Improbable encore l’année dernière, la question de sa présence au Japon se posait de nouveau à moins de deux mois de l’événement : le triple champion olympique (sur 400 m et 1 500 m en 2012, sur 200 m en 2016) disposait d’une ultime chance de justifier son geste, lors d’un contrôle antidopage inopiné à son domicile en septembre 2018. En février 2020, le Tribunal arbitral du sport (TAS) n’avait pourtant pas été convaincu par la défense du nageur, qui attestait que les contrôleurs n’avaient pas produit «les documents prouvant leur identité», et lui avait infligé huit ans de suspension pour ce geste.

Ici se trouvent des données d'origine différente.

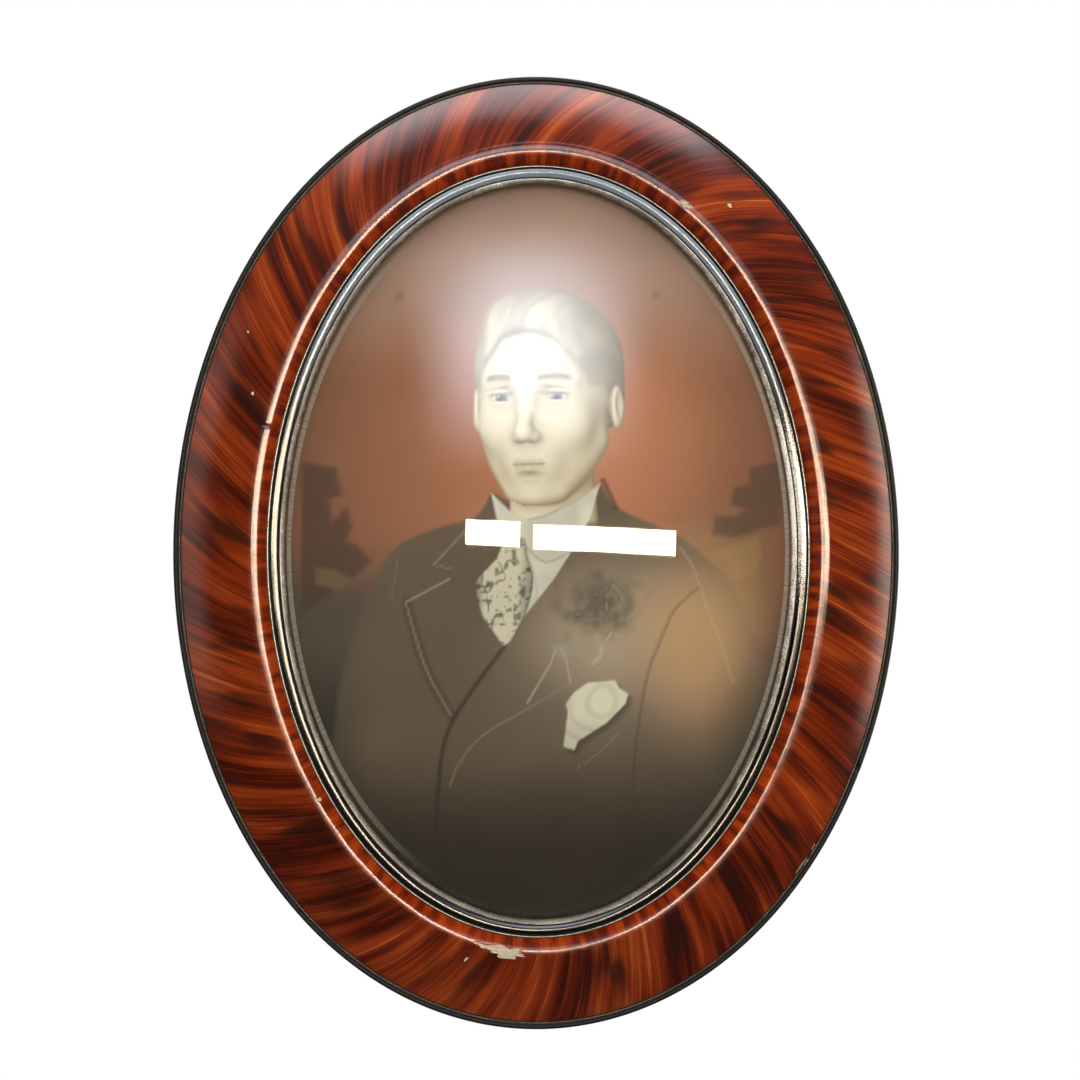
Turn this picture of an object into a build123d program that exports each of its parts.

Soit la peine maximale, actant par conséquent la fin d’une carrière aussi tumultueuse dans les bassins qu’en dehors.

Mais à la stupéfaction générale, le tribunal fédéral suisse a annulé cette décision en décembre, sanctionnant la «partialité» du président du panel d’arbitres et ancien chef de la diplomatie italienne, Franco Frattini. Dénonçant la cruauté infligée à des animaux en Chine, alors que l’affaire Sun Yang était en cours d’instruction, le magistrat s’était en effet livré à une série de tweets «extrêmement violents» et racistes, avait révélé le tribunal.

Onze titres mondiaux

Le nageur aux onze titres mondiaux, 29 ans, jouait ses qualifs au tribunal, devant la juridiction sportive suprême basée à Lausanne, pour une audience en visioconférence et fermée aux médias fin mai. A la clé, un fort enjeu : la Fédération chinoise de natation avait précisé que les athlètes titrés lors des Mondiaux 2019 de Gwangju (Corée du Sud) seraient «qualifiés d’office» pour les Jeux de Tokyo (23 juillet-8 août).

Sun Yang, qui a remporté là-bas deux couronnes mondiales en 200 m et 400 m nage libre, répondait parfaitement à ces critères. Le natif de Hangzhou avait à l’époque pu participer aux Mondiaux coréens malgré son contrôle de 2018 après que la Fédération internationale de natation (Fina) l’avait blanchi sur un vice de forme. L’Agence mondiale antidopage avait interjeté appel devant le TAS – ce dernier désavouant par la suite la Fina dans sa décision de 2020 – mais le délai de la procédure autorisait le nageur à s’aligner.

Plusieurs adversaires avaient alors manifesté leur mécontentement face à sa présence dans les bassins. «Je ne veux pas voir ce gars concourir aux Mondiaux ou aux Jeux olympiques contre mes partenaires qui travaillent très dur pour être là», avait ainsi lancé sur Twitter le Britannique Adam Peaty, champion olympique du 100 m brasse. Médaillés à ses côtés, respectivement sur 400 m et 200 m, l’Australien Mack Horton avait refusé de monter sur le podium, tandis que le Britannique Duncan Scott refusait de lui serrer la main.

«Sun Yang, il pisse violet»

La défiance ouverte des autres stars du bassin olympique envers le nageur chinois n’est pas nouvelle. En 2014 et dans le plus grand secret, Sun Yang avait été suspendu trois mois pour un contrôle positif à un stimulant (trimétazidine), une sanction rendue publique bien après qu’elle a été purgée. Lors des Jeux de Rio 2016, le recordman du monde du 1 500 m nage libre avait déjà dû affronter l’hostilité de ses rivaux qui couvait depuis longtemps, avant d’éclater pendant la compétition brésilienne. Mack Horton – déjà – l’avait d’abord qualifié de «dopé», avant de lui ravir l’or sur le 400 m nage libre.

D’ordinaire inébranlable, le nageur chinois avait fondu en larmes, avant de riposter en gagnant le 200 m. «Sun Yang, il pisse violet», avait dans l’intervalle assené le dossiste français Camille Lacourt, «dégoûté de voir des gens qui ont triché sur les podiums».